Three novels, none of them theological analyses of biblical scripture references to heaven, nor a particularly Christian treatment, embody what many people believe about heaven—that it will be a heavenly reunion with our loved ones who have gone before.  Two of the novels end with the affirmation that this is “home”.  Some Christian funeral and memorial resources and pastors refer to death as a “homecoming”.

Me, I’m not so sure if heaven is really like that.  Jesus is vague in his few descriptions of it.  But I take confidence in these words of Jesus from later in John that I have so often quoted at services over the years: 

“Do not let your hearts be troubled.  Believe in God, believe also in me.  In my Father’s house there are [many mansions, many rooms,] many dwelling places.  If it were not so, would I have told you that I go to prepare a place for you?  And if I go and prepare a place for you, I will come again and will take you to myself, so that where I am, there you may be also.”  (John 14:1-3 NRSV)
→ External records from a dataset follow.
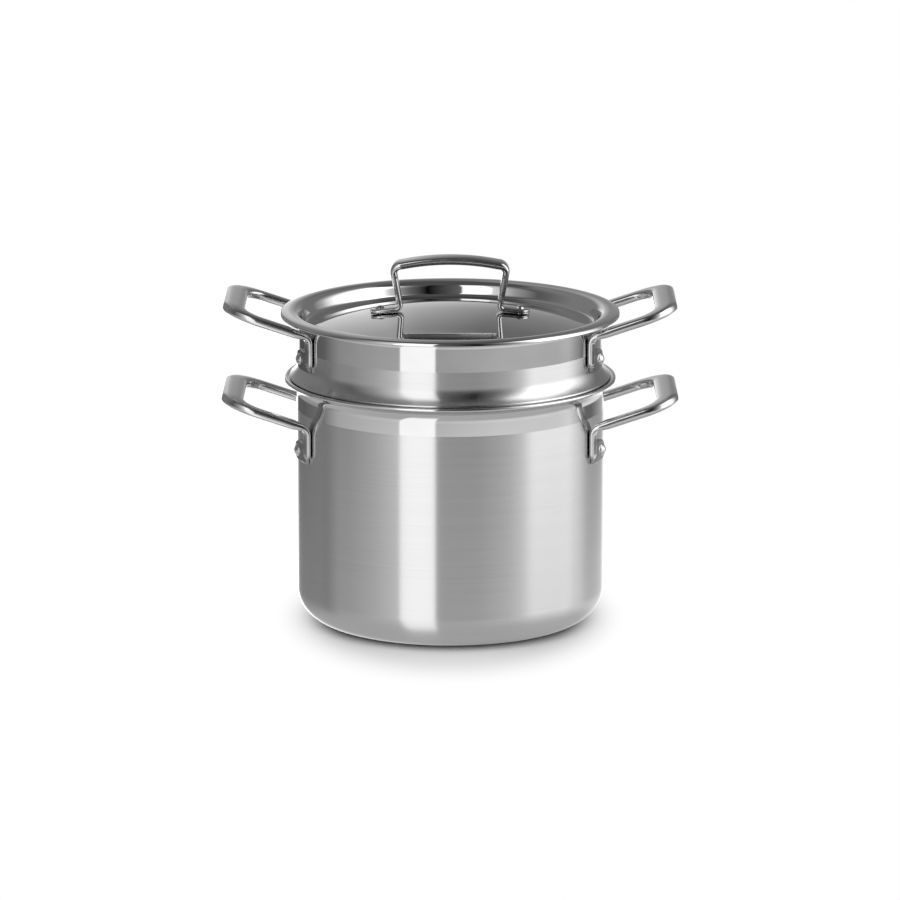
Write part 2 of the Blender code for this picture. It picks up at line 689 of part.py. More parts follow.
def build():
    """The whole assembly."""
    for item in list(bpy.data.objects):
        bpy.data.objects.remove(item)
    satin = steel("satin_steel", 0.62, 0.32)
    polished = steel("polished_steel", 0.68, 0.12)
    cast = steel("cast_steel", 0.6, 0.18)
    rivet = steel("rivet_steel", 0.66, 0.2)
    pot_body(satin)
    side_handles("pot", POT_RADIUS, POT_HANDLE_ROOT, cast)
    wall_rivets("pot", POT_RADIUS, POT_SHEET, POT_HANDLE_ROOT, rivet)
    strainer_insert(satin)
    side_handles("insert", COLLAR_RADIUS, INSERT_HANDLE_ROOT, cast)
    wall_rivets("insert", COLLAR_RADIUS, SHEET, INSERT_HANDLE_ROOT, rivet)
    lid_cover(polished)
    lid_handle(cast)
    lid_rivets(rivet)


build()
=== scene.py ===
# Looks of a pasta pot: a brushed steel pot and strainer insert, a polished lid and cast loop handles.
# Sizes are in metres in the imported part's frame: Z up, the base on z = 0, the side handles along X.

import math

import bmesh
import bpy
from mathutils import Matrix, Vector

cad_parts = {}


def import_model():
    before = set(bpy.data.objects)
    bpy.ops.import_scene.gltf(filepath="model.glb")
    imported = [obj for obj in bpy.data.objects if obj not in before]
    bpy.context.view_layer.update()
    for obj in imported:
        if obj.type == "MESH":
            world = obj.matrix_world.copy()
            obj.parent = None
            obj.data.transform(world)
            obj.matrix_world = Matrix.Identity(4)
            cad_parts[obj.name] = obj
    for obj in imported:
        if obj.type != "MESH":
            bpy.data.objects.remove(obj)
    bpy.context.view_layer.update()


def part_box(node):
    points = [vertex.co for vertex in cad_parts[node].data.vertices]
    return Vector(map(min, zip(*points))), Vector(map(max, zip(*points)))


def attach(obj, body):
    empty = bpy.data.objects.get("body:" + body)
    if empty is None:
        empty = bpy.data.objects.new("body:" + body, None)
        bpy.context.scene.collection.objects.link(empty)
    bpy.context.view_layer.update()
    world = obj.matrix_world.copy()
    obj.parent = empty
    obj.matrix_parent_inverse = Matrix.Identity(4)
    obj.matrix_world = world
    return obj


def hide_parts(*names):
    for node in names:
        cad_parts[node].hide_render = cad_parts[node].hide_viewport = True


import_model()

MM = 0.001
QUARTER = math.pi / 2

# Main sizes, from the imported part
LID_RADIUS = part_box("lid_cover")[1].x
FLANGE_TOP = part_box("lid_cover")[1].z
INSERT_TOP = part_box("strainer_insert")[1].z
BASKET_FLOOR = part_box("strainer_insert")[0].z

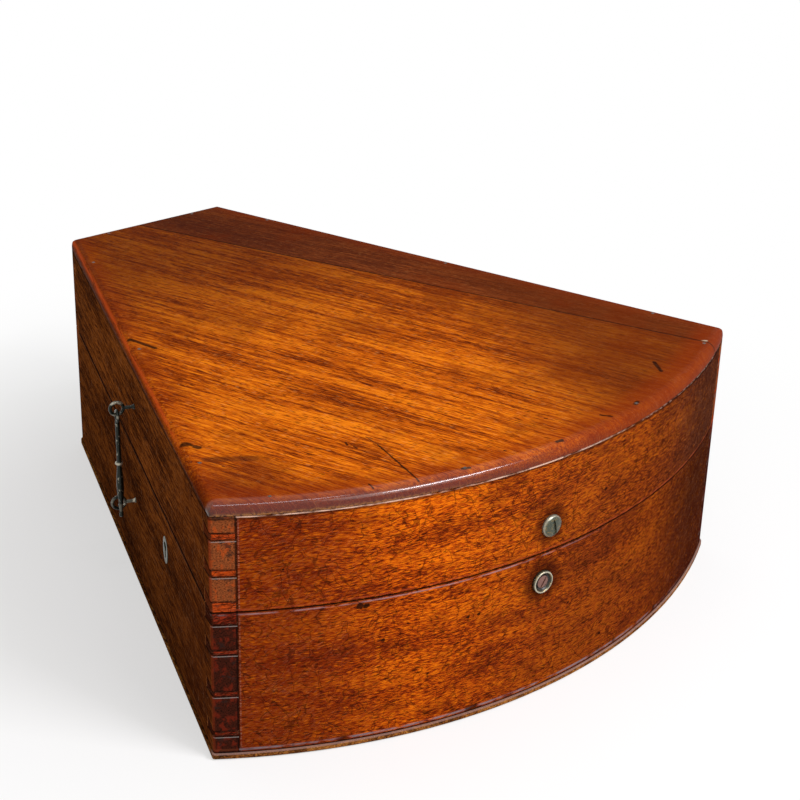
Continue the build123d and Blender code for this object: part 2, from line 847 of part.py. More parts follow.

That promise is good enough to satisfy me till I hopefully get there!

Perhaps the best final word on today’s theme comes from Mitch Albom in the preface to his book:  “Everyone has an idea of heaven, as do most religions, and they should all be respected.  The version represented here is only a guess, a wish, in some ways, that my uncle, and others like him—people who felt unimportant here on earth—realize, finally, how much they mattered and how they were loved.”

 

Books referenced in this sermon:

The Lovely Bones, by Anne Sebold  (Boston: Little, Brown, 2002)

The Five People You Meet in Heaven, by Mitch Albom  (New York:  Hyperion, 2003)

Can’t Wait to Get to Heaven, by Fannie Flagg  (New York:  Random House, 2006)  Her earlier two books, which best set the stage for the characters in this third installment, are Standing in the Rainbow and Welcome to the World, Baby Girl!